Several commentators have criticised §345 IPC for its low maximum sentence (two years) and absence of aggravated forms reflecting systemic detention abuses. Legislative reform could consider:

  • graduated penalties where the detaining authority is a public servant acting in colour of office;
  • statutory presumption of knowledge upon official service of a writ;
  • mandatory departmental inquiry for public officials convicted under §345 IPC, ensuring administrative as well as penal accountability.

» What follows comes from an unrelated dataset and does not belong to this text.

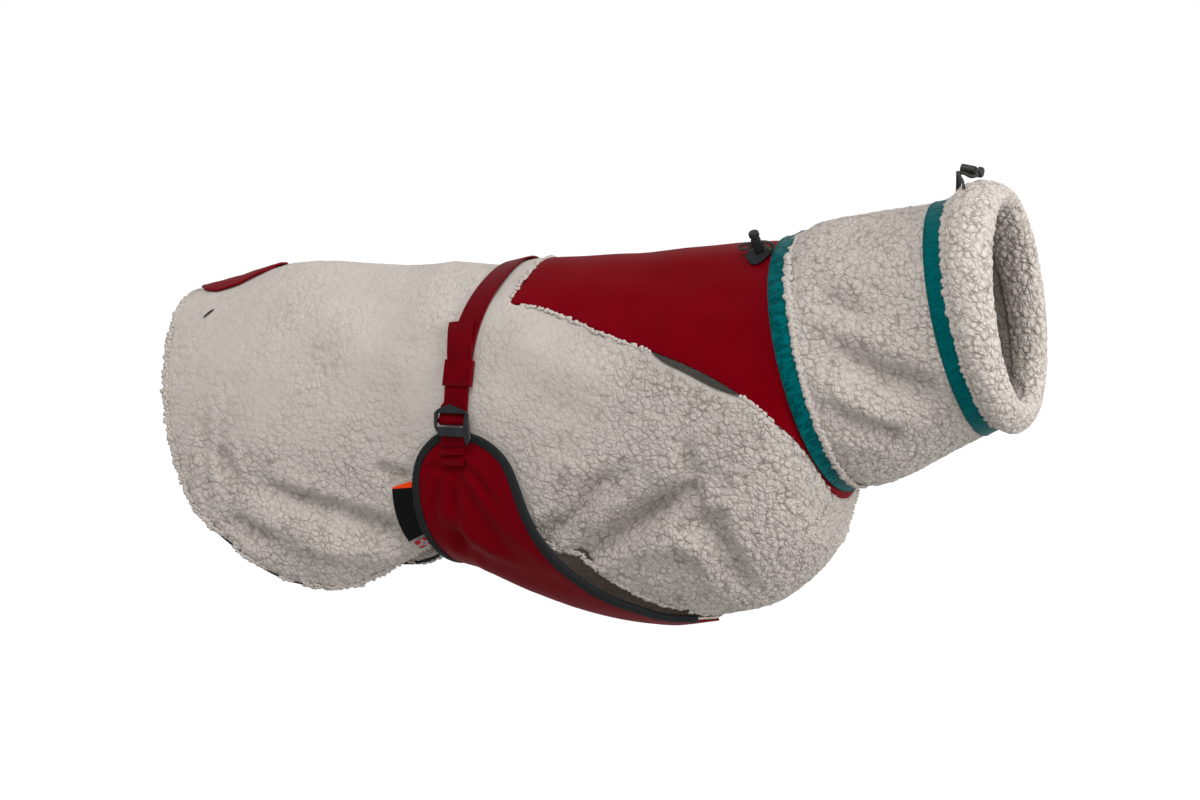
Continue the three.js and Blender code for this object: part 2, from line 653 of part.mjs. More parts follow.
function addSolid(name, body, surface, matrix) {
  const mesh = body.getMesh();
  const geometry = new THREE.BufferGeometry();
  geometry.setAttribute("position", new THREE.BufferAttribute(new Float32Array(mesh.vertProperties), 3));
  geometry.setIndex(new THREE.BufferAttribute(new Uint32Array(mesh.triVerts), 1));
  geometry.applyMatrix4(matrix);
  addMesh(name, Array.from(geometry.attributes.position.array), Array.from(geometry.index.array), surface);
}

// A flat hook buckle: a plate with a slot, a bar behind the slot for the strap, and a hook at its foot.
function buckles() {
  const outline = new THREE.Shape(BUCKLE_OUTLINE.map(([x, y]) => new THREE.Vector2(x, y)));
  const { left, right, bottom, top } = BUCKLE_SLOT;
  const corners = [[left, bottom], [right, bottom], [right, top], [left, top]];
  outline.holes.push(new THREE.Path(corners.map(([x, y]) => new THREE.Vector2(x, y))));
  const depth = BUCKLE_PLATE - 1;
  const bevel = { bevelThickness: 0.5, bevelSize: 0.5, bevelOffset: -0.5, bevelSegments: 1 };
  const plate = new THREE.ExtrudeGeometry(outline, { depth, ...bevel }).translate(0, 0, 0.5);
  const bar = new THREE.CylinderGeometry(BUCKLE_BAR_RADIUS, BUCKLE_BAR_RADIUS, 27, 12).rotateZ(Math.PI / 2);
  bar.translate(-1, 0, -BUCKLE_DROP);
  let body = solid(plate).add(solid(bar));
  for (const x of [-14, 12]) {
    const post = new THREE.BoxGeometry(2, 3, BUCKLE_DROP + 2).translate(x, 0, 1 - BUCKLE_DROP / 2);
    body = body.add(solid(post));
  }
  for (const { label, sign } of SIDES) {
    const { centre, normal, across } = strapFrame(sign * BUCKLE_ANGLE);
    const ahead = across.clone().multiplyScalar(Math.sign(across.x));
    const up = normal.clone().cross(ahead).multiplyScalar(sign > 0 ? 1 : -1);
    const matrix = new THREE.Matrix4().makeBasis(ahead, up, normal);
    matrix.setPosition(centre);
    matrix.multiply(new THREE.Matrix4().makeTranslation(0, 0, BUCKLE_BAR_LIFT));
    matrix.multiply(new THREE.Matrix4().makeRotationX(-BUCKLE_TILT * DEGREE));
    matrix.multiply(new THREE.Matrix4().makeTranslation(0, 0, BUCKLE_DROP));
    addSolid(`buckle_${label}`, body, material(METAL, 0.35, 0.9), matrix);
  }
}

// A thin piece that lies on the coat, between two edges given as functions of a share from 0 to 1.
function appliedSheet(name, rows, columns, start, end, height, thickness, surface) {
  const point = (i, j, at) => {
    const share = i / (rows - 1);
    const [station, angle] = start(share);
    const [toStation, toAngle] = end(share);
    const across = j / (columns - 1);
    return onBody(station + (toStation - station) * across, angle + (toAngle - angle) * across, at);
  };
  sheet(name, rows, columns, point, height + thickness, thickness, surface);
}

function labels() {
  const edge = (angle) => rowAt(PANEL_ROWS, "rearAngle", angle).rear;
  const labelEdge = (share) => [edge(115 + 20 * share) - 0.6, 115 + 20 * share];
  const labelSide = (share) => [labelEdge(share)[0] - 18 + 3 * share, 114.6 + 21.4 * share];
  appliedSheet("side_label", 9, 4, labelSide, labelEdge, 0.6, 0.8, material(BLACK, 0.6));
  const tabEdge = (share) => [edge(136.4 + 4 * share) - 0.6, 136.4 + 4 * share];
  const tabSide = (share) => [tabEdge(share)[0] - 12, 137.4 + 4 * share];
  appliedSheet("flag_tab", 4, 3, tabSide, tabEdge, 0.6, 0.8, material(0xa01020, 0.6));
}

// A reflective piping that lies below the yoke's lower seam at the shoulder.
function reflectiveTabs() {
  const first = 8.6;
  const span = 2.7;
  for (const { label, sign } of SIDES) {
    const point = (i, j, height) => {
      const share = i / 8;
      const ray = rowAt(numberedRays, "number", first + span * share);
      const width = 4.2 * Math.min(1, 5 * share, 5 * (1 - share)) + 0.4;
      const start = new THREE.Vector2(ray.yoke, ray.yokeAngle * GIRTH);
      const toHem = new THREE.Vector2(ray.hem, ray.hemAngle * GIRTH).sub(start).normalize();
      const place = start.addScaledVector(toHem, 0.8 + width * (j / 2));
      return onFleece(place.x, (sign * place.y) / GIRTH, height);
    };
    sheet(`reflective_tab_${label}`, 9, 3, point, SEAM + 0.8, 0.8, material(GREY, 0.4));
  }
}

// The patch of softshell over the tail, on both sides of the spine.
function tailPatch() {
  const point = (i, j, height) => {
    const { station, angle } = TAIL_PATCH[i];
    return onBody(station, angle * (1 - j / 4), height);
  };
  sheet("tail_patch", TAIL_PATCH.length, 9, point, 3 * SEAM + SHELL, SHELL, material(RED, 0.6));
}

// A drawcord, through points chosen by hand.
function cord(name, points, steps) {
  const section = new THREE.Shape();
  for (let k = 0; k < 8; k++) {
    const turn = (k / 8) * 2 * Math.PI;
    const corner = [CORD_RADIUS * Math.cos(turn), CORD_RADIUS * Math.sin(turn)];
    if (k === 0) section.moveTo(...corner);
    else section.lineTo(...corner);
  }
  const path = new THREE.CatmullRomCurve3(points, false, "centripetal");
  const geometry = new THREE.ExtrudeGeometry(section, { steps, extrudePath: path, bevelEnabled: false });
  addSolid(name, solid(geometry), material(CORD_GREY, 0.8), new THREE.Matrix4());
}

// A round solid on the z axis from its profile of radii and heights.
function turned(profile, sides) {
  const points = profile.map(([r, z]) => new THREE.Vector2(r, z));
  return solid(new THREE.LatheGeometry(points, sides).rotateX(Math.PI / 2));
}

const LOCK_BARREL = [[0, 0], [3.5, 0], [3.9, 0.6], [3.9, 11.4], [3.5, 12], [0, 12]];
const LOCK_PLUNGER = [[0, 12.3], [2.9, 12.3], [2.9, 13.4], [4.2, 14], [4.2, 17], [3.4, 18], [0, 18.3]];
const LOCK_HOLE = { height: 6.5, tall: 6.2, wide: 3.4 };
const LOCK_STATION = 33;
const LOCK_ANGLE = 24;

// The lock on the withers stands on a tab behind the neck casing. Its cord comes out of the casing, passes
// through the barrel, turns and goes back.
function withersLock() {
  const base = 1.2;
  const centre = onBody(LOCK_STATION, LOCK_ANGLE, base);
  const normal = ringNormal(BODY_RINGS, LOCK_STATION, LOCK_ANGLE);
  const ahead = onBody(LOCK_STATION + 1, LOCK_ANGLE, base).sub(centre).normalize();
  const side = normal.clone().cross(ahead).normalize();
  const frame = new THREE.Matrix4().makeBasis(ahead, side, normal).setPosition(centre);
  const { height, tall, wide } = LOCK_HOLE;
  const hole = solid(new THREE.BoxGeometry(20, wide, tall).translate(0, 0, height));
  addSolid("withers_lock", turned(LOCK_BARREL, 16).subtract(hole), material(CHARCOAL, 0.4), frame);
  addSolid("withers_lock_plunger", turned(LOCK_PLUNGER, 16), material(CHARCOAL, 0.4), frame);
  const point = (i, j, at) => {
    const across = i / 5 - 1;
    const station = LOCK_STATION + 10.5 * across;
    return onBody(station, LOCK_ANGLE - 4 + 13 * (j / 3) * (1 - 0.55 * across * across), at);
  };
  sheet("withers_tab", 11, 4, point, SEAM + 0.6, 0.9, material(BLACK, 0.8));
  const low = height - 1.45;
  const high = height + 1.45;
  const route = [
    [11, -4, 1.4],
    [8, -2.2, 3.2],
    [5, -0.2, low],
    [-5, 0, low],
    [-9.5, -1, low - 0.6],
    [-13, -0.8, low - 0.4],
    [-15.2, 0, height - 0.6],
    [-13.6, 0.6, high - 0.8],
    [-9.5, 0.6, high],
    [-5, 0, high],
    [5, 0, high],
    [8.4, 2.2, 5.4],
    [11, 4, 1.4],
  ];
  cord("withers_cord", route.map((p) => new THREE.Vector3(...p).applyMatrix4(frame)), 38);
}

// The lock on the collar lies on top of the cuff, held by a tab, with a loop of its cord on the right side.
function collarLock() {
  const tilt = -11 * DEGREE;
  const frame = new THREE.Matrix4().makeRotationY(Math.PI / 2 - tilt).setPosition(187.2, 0, 61.8);
  addSolid("collar_lock", turned(LOCK_BARREL, 16), material(CHARCOAL, 0.4), frame);
  addSolid("collar_lock_plunger", turned(LOCK_PLUNGER, 16), material(CHARCOAL, 0.4), frame);
  const line = [[184.6, 39.2], [184.8, 44], [185.1, 50], [185.1, 59.8]];
  const normal = new THREE.Vector3(-1, 0, 0);
  const across = new THREE.Vector3(0, 1, 0);
  const stops = line.map(([x, z]) => {
    return { frame: { centre: new THREE.Vector3(x, 0, z), normal, across }, height: 0 };
  });
  ribbon("collar_tab", stops, 4.5, 1.6, material(BLACK, 0.8));
  const root1 = surfacePoint(COLLAR_RINGS, 199, 19, 10.5);
  const route = [
    root1,
    new THREE.Vector3(193.6, -17, 52),
    new THREE.Vector3(188.2, -9.5, 58.4),
    new THREE.Vector3(192.2, -9.5, 58),
    new THREE.Vector3(199.2, -11.5, 55.4),
    new THREE.Vector3(202.8, -8.6, 56.8),
    new THREE.Vector3(200.8, -5.6, 59),
  ];
  cord("collar_cord", route, 26);
}

bodyFleece();
hemBinding();
yoke();
collar();
collarCuff();
neckCasing();
collarCasing();
bellyPanel();
bellyBinding();
strap();
keepers();
bellyLoops();
buckles();
labels();
reflectiveTabs();
tailPatch();
withersLock();
collarLock();

export default root;
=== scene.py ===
"""The looks of a dog winter coat: pile fleece, softshell, satin tape, webbing, buckles and cords."""
import math
import bmesh
import bpy
import numpy as np
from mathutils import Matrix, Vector
from mathutils.bvhtree import BVHTree


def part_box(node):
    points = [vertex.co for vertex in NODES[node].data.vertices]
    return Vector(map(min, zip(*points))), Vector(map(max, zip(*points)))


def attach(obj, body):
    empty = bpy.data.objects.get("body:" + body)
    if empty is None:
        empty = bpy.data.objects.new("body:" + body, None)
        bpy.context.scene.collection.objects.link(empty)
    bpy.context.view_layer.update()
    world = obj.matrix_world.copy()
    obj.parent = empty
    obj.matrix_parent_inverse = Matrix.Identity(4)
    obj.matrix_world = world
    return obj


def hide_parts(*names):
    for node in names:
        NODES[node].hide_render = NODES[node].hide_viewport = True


bl_info = {
    "name": "Dog Winter Coat",
    "version": (1, 0, 0),
    "blender": (4, 5, 0),
    "location": "View3D > Sidebar > Coat",
    "description": "Dresses the packed coat with pile, cloth, stitching and fittings",
    "category": "Object",
}

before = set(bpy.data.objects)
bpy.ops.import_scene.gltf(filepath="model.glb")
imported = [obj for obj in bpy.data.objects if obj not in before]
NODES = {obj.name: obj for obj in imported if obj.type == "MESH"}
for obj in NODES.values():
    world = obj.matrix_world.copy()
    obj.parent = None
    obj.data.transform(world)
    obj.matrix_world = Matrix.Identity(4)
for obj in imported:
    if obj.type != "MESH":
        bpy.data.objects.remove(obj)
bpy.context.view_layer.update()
MM = 0.001
SIDES = {"right": -1, "left": 1}

# The line down the middle of the hollow coat: how high it runs at each place along the back.
AXIS_X = np.array([-470, -200, 0, 60, 150, 250]) * MM
AXIS_Z = np.array([-130, -140, -130, -100, -60, -30]) * MM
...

Such measures would align the provision with modern expectations of state responsibility and international human-rights norms.

11. Conclusion

Section 345 IPC, though rarely spotlighted, remains a vital statutory sentinel guarding the efficacy of judicial writs and, by extension, personal liberty. Its offence architecture requires proof of wrongful confinement post-writ, knowledge or intent, and absence of lawful justification. The provision integrates seamlessly with evidentiary doctrines under §106 Evidence Act, mens-rea principles clarified in Smt Mathri, and collective-liability norms of §149 IPC. Procedurally non-compoundable, it underscores the public interest in uncompromised obedience to court mandates. Renewed prosecutorial attention, coupled with possible legislative augmentation, can ensure that §345 IPC fulfils its constitutional promise of immediate and unassailable liberation once a writ so commands.

Footnotes

  1. Indian Penal Code, 1860, §345.
  2. Indian Penal Code, 1860, §340 (definition of wrongful confinement).
  3. State of Rajasthan v. Kashi Ram, (2006) 12 SCC 254.
  4. Smt Mathri v. State of Punjab, AIR 1964 SC 986.
  5. Kishori Mohan Bera v. State of West Bengal, (1972) 3 SCC 845.
  6. State v. Mohan, 1967 Cri LJ (Raj).
  7. Shabbir Khan v. Mohd. Ismail Khan, 1971 SCC OnLine All 412.
  8. Code of Criminal Procedure, 1973, §320 (tables of compoundable offences).
  9. See, e.g., Avtar Singh v. State of Punjab, 2013 SCC OnLine P&H 5112 (quashing on compromise under §482 CrPC); contrast with offences implicating public policy.
  10. Chinubhai Keshavlal Nanavati v. K.J. Mehta, 1977 SCC OnLine Guj 59.
  11. Nanak Chand v. State of Punjab, AIR 1955 SC 274.